In its first public version, the forthcoming cloud-based alternative to Windows and Mac OS X is too limited by -- ironically -- the cloud
Google announced Chrome OS in July 2009, formally introduced it 13 months ago, and then went silent. Last week, it re-introduced Chrome OS and this time gave an ETA for the real thing: mid-2011. It also distributed prototype "Chromebook" laptops to people like me for ongoing testing of what Google CEO Eric Schmidt said would be an alternative to both Windows and Mac OS X. I've now had some quality time with that laptop, its Chrome OS, and the early apps available for the platform.
Chrome OS could be an option for grandmas and office drones: people who do very basic tasks, have a single email account, don't often share documents and data with other applications, don't use professional features such as revisions tracking when editing documents, and work with just forms. At this stage, the Web apps available for Web browsers such as Chrome OS -- including Microsoft Office Web Apps, Google Docs, and the first apps available at Google's new Chrome Web Store -- are rudimentary at best. And they don't play well with each other.
Unless Google and others succeed in developing really compelling Web apps that also operate with the rest of the Web, I believe the concept of a cloud laptop will fail. Yes, Office and many other apps are way too complicated, but Chrome apps are today way too simplistic and limited. I would point Google and Chrome developers to the apps you see on the iPad as examples of a better balance between simplicity and capability, where sophistication is not sacrificed.

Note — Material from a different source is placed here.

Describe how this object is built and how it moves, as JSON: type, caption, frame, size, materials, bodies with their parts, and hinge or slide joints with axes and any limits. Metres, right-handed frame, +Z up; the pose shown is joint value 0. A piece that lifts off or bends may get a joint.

It's clear that Google still has a long way to go to make Chrome OS viable; six months out from formal rollout, the operating system and the apps are in no way ready for prime time. I'm frankly surprised how primitive it all is half a year away from launch, but Google did warn that it has work to do. Maybe there's a lot going on behind the scenes that will quckly come together to make Chrome OS worth considering when it is formally released. Anyhow, keep Chrome OS' early nature in mind -- the prototype laptops, for example, aren't even running a beta version of the Chrome 9 browser that they'll ship with, but instead use a version of today's Chrome 8 browser.